3D code data:

__________

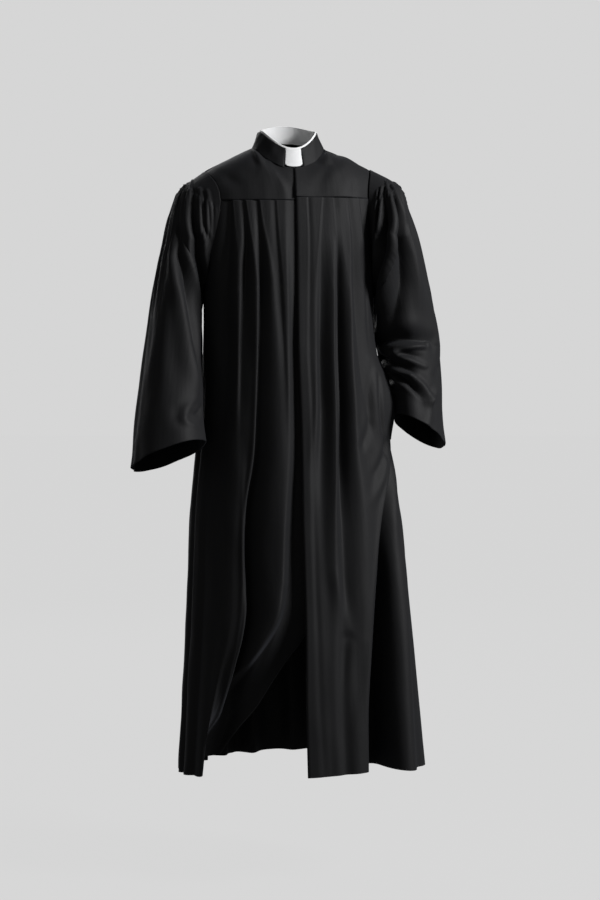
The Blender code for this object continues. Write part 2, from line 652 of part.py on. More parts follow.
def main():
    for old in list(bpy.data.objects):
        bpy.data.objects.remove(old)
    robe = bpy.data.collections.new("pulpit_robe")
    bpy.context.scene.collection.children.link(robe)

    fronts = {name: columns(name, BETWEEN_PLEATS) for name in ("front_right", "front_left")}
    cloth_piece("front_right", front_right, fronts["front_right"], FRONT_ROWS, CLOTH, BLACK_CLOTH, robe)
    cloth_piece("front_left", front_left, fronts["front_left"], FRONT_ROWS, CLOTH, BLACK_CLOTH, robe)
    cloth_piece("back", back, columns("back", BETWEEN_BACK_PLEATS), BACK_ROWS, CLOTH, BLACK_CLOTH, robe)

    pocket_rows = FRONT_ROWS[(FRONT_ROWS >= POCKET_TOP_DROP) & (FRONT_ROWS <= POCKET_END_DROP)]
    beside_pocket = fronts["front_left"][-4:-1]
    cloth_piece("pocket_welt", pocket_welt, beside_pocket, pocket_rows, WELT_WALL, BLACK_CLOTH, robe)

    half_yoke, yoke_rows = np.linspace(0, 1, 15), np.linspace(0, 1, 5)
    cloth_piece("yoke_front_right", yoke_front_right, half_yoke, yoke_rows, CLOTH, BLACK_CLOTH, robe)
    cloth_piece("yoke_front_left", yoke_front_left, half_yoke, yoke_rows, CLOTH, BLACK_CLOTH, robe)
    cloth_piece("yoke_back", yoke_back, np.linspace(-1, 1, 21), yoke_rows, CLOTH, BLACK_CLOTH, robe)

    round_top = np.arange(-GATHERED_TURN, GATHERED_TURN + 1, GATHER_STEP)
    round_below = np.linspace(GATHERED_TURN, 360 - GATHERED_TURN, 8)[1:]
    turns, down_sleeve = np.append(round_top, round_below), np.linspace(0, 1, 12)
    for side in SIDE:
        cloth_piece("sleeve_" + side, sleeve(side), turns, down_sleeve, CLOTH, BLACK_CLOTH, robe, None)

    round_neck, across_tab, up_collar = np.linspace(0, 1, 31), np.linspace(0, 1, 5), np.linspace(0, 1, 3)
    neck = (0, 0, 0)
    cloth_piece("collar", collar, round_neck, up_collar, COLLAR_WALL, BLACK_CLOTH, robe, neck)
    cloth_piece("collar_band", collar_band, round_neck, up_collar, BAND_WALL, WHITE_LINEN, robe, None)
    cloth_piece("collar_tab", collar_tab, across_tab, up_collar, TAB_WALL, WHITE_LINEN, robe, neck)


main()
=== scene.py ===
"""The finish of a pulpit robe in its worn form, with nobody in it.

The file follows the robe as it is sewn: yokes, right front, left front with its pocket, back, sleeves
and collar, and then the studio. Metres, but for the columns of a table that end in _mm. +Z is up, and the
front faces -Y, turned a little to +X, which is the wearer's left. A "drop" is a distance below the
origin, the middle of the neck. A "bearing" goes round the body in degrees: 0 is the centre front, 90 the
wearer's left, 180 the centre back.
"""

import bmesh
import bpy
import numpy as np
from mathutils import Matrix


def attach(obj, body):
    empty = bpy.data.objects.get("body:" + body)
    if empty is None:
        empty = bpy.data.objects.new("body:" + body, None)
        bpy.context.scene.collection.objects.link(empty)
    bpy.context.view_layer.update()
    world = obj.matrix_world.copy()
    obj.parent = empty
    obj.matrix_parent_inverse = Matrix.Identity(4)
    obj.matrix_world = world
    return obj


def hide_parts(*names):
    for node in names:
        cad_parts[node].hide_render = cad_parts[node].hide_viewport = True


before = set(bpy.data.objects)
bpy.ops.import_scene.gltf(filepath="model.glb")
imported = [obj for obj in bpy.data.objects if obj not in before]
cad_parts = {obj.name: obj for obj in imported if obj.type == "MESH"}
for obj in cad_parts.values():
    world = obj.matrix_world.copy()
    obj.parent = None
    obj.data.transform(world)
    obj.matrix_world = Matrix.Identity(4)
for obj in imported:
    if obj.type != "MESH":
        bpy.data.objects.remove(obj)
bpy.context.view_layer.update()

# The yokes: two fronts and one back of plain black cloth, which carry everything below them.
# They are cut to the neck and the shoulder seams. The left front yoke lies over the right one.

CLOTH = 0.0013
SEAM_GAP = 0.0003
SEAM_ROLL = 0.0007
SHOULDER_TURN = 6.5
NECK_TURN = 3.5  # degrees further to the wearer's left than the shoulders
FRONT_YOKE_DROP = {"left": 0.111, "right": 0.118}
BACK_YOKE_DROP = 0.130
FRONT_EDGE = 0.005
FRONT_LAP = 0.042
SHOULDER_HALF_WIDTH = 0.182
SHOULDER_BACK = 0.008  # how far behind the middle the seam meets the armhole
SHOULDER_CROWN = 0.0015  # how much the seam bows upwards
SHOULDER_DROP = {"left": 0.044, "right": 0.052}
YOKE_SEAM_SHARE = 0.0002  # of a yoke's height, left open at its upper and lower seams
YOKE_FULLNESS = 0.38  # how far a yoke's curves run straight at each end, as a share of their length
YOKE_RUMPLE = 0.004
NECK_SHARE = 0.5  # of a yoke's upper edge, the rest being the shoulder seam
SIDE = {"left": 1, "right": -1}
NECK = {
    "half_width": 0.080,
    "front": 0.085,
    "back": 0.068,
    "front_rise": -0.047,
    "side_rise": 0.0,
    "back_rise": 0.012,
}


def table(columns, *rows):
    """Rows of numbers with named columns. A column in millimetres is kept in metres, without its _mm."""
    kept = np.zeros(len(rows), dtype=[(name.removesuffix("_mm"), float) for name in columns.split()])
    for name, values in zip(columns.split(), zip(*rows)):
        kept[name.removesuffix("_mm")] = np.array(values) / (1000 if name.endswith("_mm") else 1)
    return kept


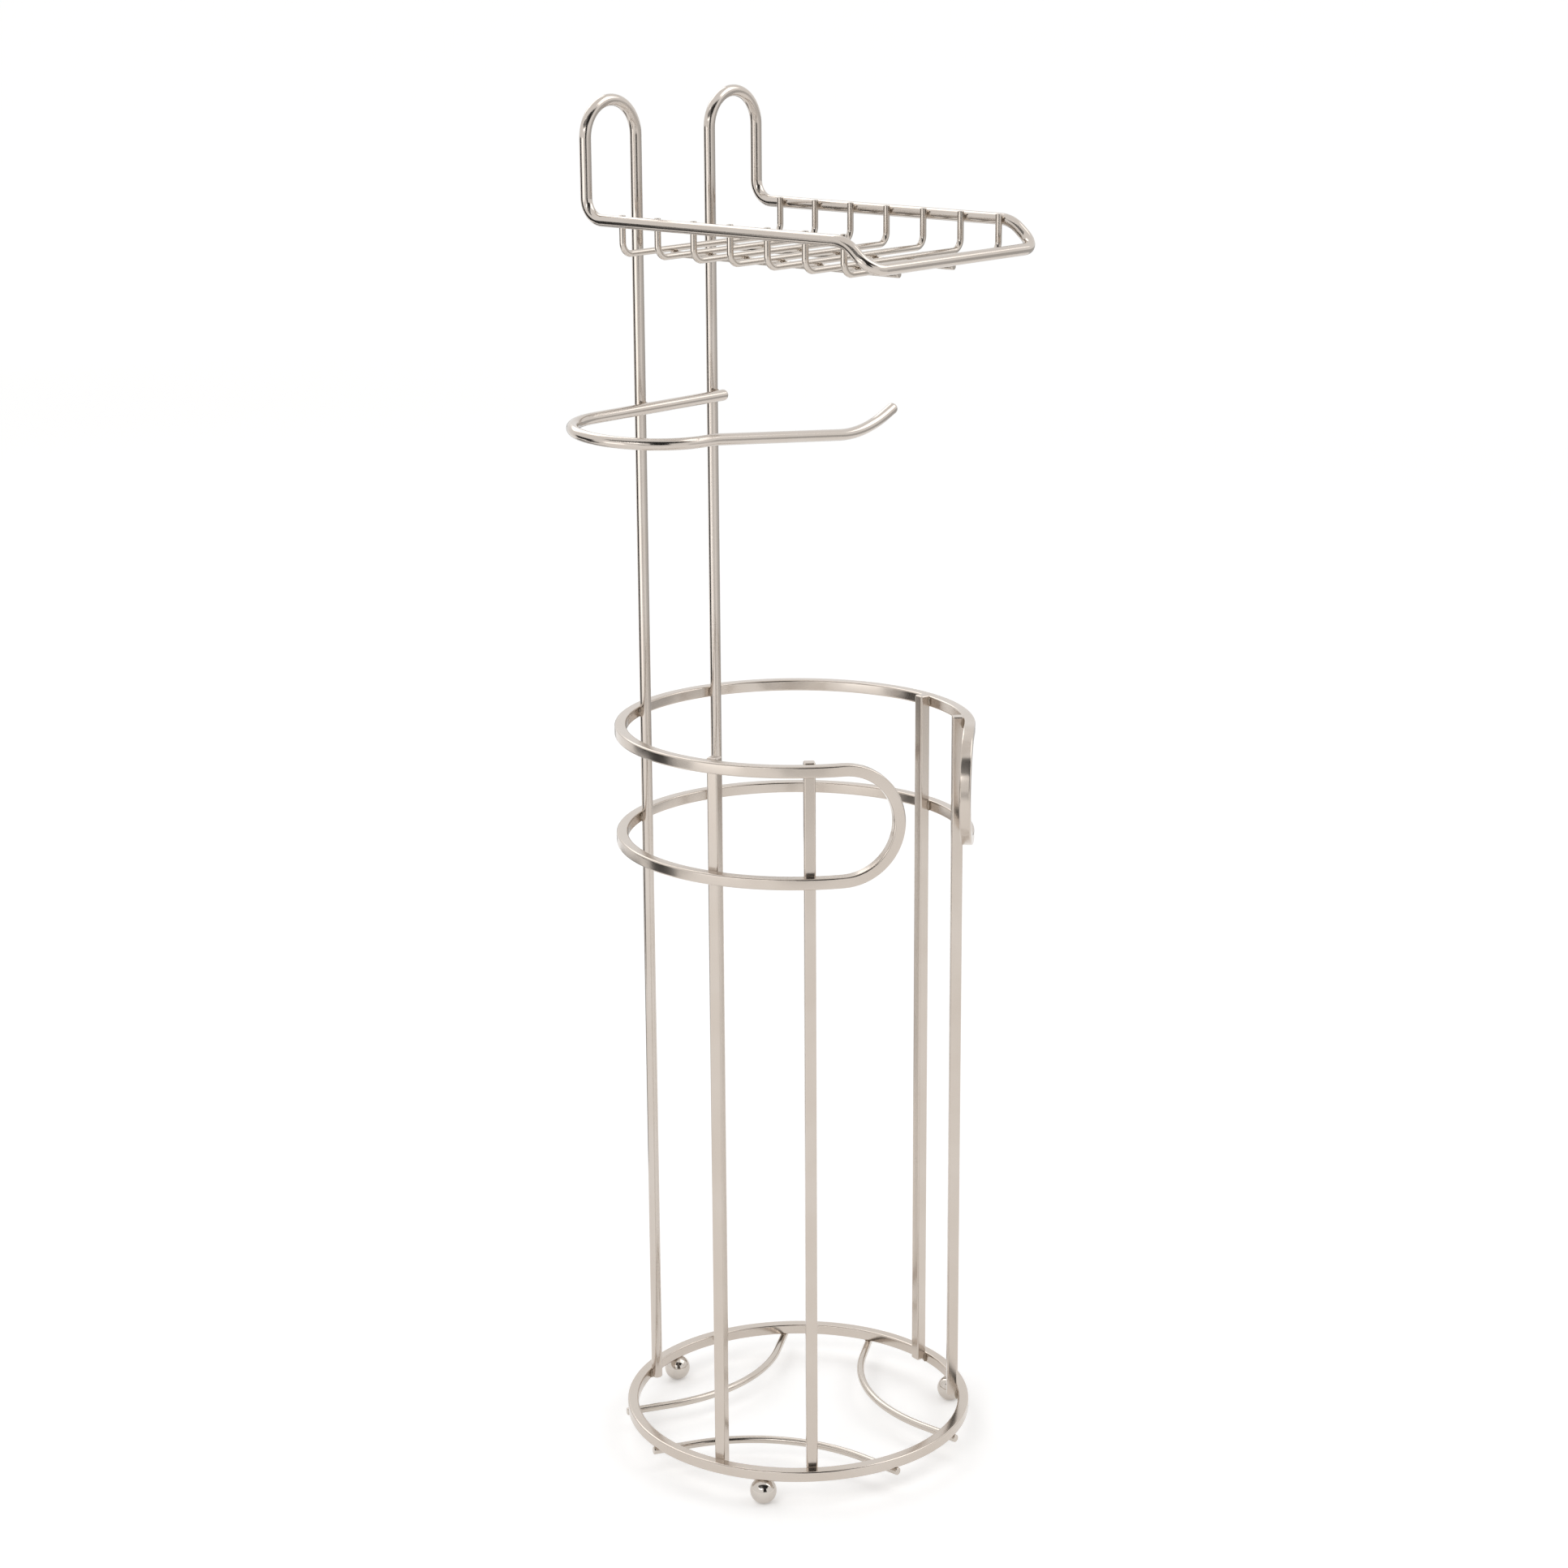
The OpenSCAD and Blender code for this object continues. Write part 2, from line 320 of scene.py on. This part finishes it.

__________

Problem to work on: Each line from the top of the material above through the line with "WELT_WALL, BLACK_CLOTH, robe)" must be echoed exactly, and no other line.

Exercise output:
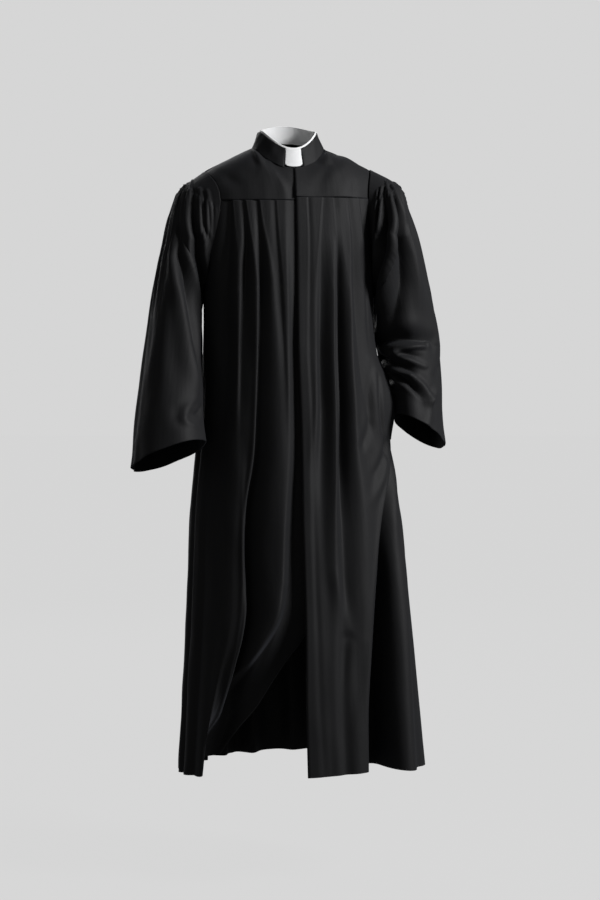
The Blender code for this object continues. Write part 2, from line 652 of part.py on. More parts follow.
def main():
    for old in list(bpy.data.objects):
        bpy.data.objects.remove(old)
    robe = bpy.data.collections.new("pulpit_robe")
    bpy.context.scene.collection.children.link(robe)

    fronts = {name: columns(name, BETWEEN_PLEATS) for name in ("front_right", "front_left")}
    cloth_piece("front_right", front_right, fronts["front_right"], FRONT_ROWS, CLOTH, BLACK_CLOTH, robe)
    cloth_piece("front_left", front_left, fronts["front_left"], FRONT_ROWS, CLOTH, BLACK_CLOTH, robe)
    cloth_piece("back", back, columns("back", BETWEEN_BACK_PLEATS), BACK_ROWS, CLOTH, BLACK_CLOTH, robe)

    pocket_rows = FRONT_ROWS[(FRONT_ROWS >= POCKET_TOP_DROP) & (FRONT_ROWS <= POCKET_END_DROP)]
    beside_pocket = fronts["front_left"][-4:-1]
    cloth_piece("pocket_welt", pocket_welt, beside_pocket, pocket_rows, WELT_WALL, BLACK_CLOTH, robe)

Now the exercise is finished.